Under the control test, a company which carries out activities in an EU member mtate (even if it is not based there), but which processes personal data relating to those activities in a non-EU state, will find that its activities are subject to the privacy laws of the EU state.

Under the processing test, a company based in a non-EU state which merely uses processing facilities in an EU member state will still find itself bound by the EU state’s privacy law.
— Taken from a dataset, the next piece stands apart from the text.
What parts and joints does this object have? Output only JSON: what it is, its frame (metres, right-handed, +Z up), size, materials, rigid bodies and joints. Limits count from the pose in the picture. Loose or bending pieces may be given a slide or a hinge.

Not surprisingly, Europe cannot be used as a ‘data haven’ to avoid the reach of privacy laws.

[9] Report of speech by Barbara Wellbury, Chief Counsel NTIA, July 1996 — Privacy Laws & Business, December 1996, 15.

[10] ibid.

[11] The Commission proposed it should have a rule-making power to adopt such ‘technical measures’ as are necessary to apply the Directive, including drawing up sectoral applications of the Directive (1992 draft Art 33), but the 1995 Directive does not provide for any delegated legislation.
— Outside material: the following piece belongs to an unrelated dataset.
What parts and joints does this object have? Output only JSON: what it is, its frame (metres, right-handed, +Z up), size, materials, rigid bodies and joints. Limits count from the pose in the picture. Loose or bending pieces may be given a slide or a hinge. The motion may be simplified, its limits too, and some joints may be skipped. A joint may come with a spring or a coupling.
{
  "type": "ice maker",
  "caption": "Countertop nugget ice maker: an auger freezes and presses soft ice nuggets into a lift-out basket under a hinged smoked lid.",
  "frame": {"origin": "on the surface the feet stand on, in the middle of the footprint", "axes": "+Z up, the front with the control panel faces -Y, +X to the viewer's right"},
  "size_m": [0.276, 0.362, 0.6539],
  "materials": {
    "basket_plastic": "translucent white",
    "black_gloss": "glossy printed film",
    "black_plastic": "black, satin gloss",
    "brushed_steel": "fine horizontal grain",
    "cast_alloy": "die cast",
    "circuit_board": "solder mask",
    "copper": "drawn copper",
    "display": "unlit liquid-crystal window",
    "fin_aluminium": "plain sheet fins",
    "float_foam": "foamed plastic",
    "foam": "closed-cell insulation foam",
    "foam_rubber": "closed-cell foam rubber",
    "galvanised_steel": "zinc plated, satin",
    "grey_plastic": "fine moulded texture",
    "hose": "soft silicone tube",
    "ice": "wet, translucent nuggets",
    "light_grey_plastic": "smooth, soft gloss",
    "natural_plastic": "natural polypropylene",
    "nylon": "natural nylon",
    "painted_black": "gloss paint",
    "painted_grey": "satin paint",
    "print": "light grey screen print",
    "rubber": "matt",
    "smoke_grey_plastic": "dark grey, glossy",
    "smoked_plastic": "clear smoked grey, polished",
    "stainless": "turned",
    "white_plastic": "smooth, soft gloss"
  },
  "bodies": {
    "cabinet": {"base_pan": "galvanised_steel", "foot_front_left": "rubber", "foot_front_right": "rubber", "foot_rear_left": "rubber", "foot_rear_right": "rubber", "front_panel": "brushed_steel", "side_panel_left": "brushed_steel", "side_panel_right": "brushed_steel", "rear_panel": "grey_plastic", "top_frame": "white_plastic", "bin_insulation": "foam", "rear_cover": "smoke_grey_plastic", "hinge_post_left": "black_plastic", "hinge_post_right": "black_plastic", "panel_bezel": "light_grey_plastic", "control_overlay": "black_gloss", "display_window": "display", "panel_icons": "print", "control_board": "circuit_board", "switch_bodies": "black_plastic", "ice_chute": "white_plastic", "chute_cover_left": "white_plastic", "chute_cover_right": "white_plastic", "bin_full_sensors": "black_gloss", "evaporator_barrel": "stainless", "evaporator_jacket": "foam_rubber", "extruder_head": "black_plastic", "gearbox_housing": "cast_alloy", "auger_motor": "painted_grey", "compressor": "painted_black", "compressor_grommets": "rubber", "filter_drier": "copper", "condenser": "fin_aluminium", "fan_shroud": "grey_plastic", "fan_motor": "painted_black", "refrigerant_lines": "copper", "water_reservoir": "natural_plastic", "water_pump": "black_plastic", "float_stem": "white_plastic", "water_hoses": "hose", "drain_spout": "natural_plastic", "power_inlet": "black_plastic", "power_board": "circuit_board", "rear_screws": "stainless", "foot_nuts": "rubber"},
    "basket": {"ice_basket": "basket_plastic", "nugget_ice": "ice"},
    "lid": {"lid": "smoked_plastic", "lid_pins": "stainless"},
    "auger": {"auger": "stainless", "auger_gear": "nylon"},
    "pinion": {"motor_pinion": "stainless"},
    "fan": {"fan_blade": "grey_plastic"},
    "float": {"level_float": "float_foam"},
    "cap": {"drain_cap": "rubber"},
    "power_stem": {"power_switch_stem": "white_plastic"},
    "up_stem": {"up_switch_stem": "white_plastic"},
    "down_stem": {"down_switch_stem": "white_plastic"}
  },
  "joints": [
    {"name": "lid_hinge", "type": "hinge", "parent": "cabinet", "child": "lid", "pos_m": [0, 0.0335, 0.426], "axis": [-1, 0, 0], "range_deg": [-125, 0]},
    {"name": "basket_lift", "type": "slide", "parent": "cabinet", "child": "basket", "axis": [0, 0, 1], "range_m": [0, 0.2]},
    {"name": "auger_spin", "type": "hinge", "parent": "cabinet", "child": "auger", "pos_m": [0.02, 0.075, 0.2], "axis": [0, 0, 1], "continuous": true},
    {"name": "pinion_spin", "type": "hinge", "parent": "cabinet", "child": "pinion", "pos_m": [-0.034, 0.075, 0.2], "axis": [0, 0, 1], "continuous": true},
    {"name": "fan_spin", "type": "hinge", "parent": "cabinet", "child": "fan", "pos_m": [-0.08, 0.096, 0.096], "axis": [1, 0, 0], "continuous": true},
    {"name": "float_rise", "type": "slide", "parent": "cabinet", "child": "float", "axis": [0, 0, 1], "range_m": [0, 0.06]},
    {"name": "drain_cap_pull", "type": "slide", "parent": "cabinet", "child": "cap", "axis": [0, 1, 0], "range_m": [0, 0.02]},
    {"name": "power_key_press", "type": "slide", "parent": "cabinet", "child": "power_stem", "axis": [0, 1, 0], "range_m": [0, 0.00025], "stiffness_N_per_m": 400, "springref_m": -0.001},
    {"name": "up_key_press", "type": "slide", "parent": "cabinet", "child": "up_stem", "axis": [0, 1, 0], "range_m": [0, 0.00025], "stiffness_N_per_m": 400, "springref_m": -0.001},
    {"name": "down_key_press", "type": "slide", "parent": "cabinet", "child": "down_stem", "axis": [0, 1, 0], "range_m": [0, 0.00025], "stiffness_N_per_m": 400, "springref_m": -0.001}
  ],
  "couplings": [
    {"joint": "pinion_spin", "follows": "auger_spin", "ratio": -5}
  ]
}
[12] The Committee acts by majority, but the votes of each representative are weighted according Art 148(2) of the Treaty establishing the European Community (Art 31(2)).

[13] If the Committee approves the proposed measures, the Commission must then adopt them. If the Committee disapproves, or fails to approve them within the time limit set by the Chairman, then the proposed measures are to be referred to the Council of Ministers of the EU (which is to vote by qualified majority) (Art 31(2)).

[14] The Parliament recommended the Working Party’s expansion into, in effect, a supra-national data protection agency, comprising representatives of business and civil liberties groups as well as national authorities, and with a right to be heard on a wide range of issues and to take various independent initiatives, but this approach has not been adopted.

[15] See J Reidenberg, ‘Rules of the Road for Global Electronic Commerce: Merging the Trade and Technical Paradigms’ (1993) Harvard Journal of Law & Technology, Vol 6, 287 — ‘Under the revised draft, national authorities may consider the specific circumstances of each data transfer on a case-by-case basis, rather than an overall country assessment ...’; S McGregor, ‘Australia could be denied access to global super highway’ (1993) 2 Telecommunications Law & Policy Review 1 at 4 assumes that Australia’s credit sector could have ‘adequate protection’; M Powell, ‘European Information Technology Law’, (1994) Computer Law & Security Reporter (Special Supplement) at 46 says the amended proposal takes account of the ‘sectoral’ approach to data protection adopted in the USA.

[16] This is a different question from mandatory grounds for exceptions to adequacy in EU national laws (Art 26(1)), where consent is a ground.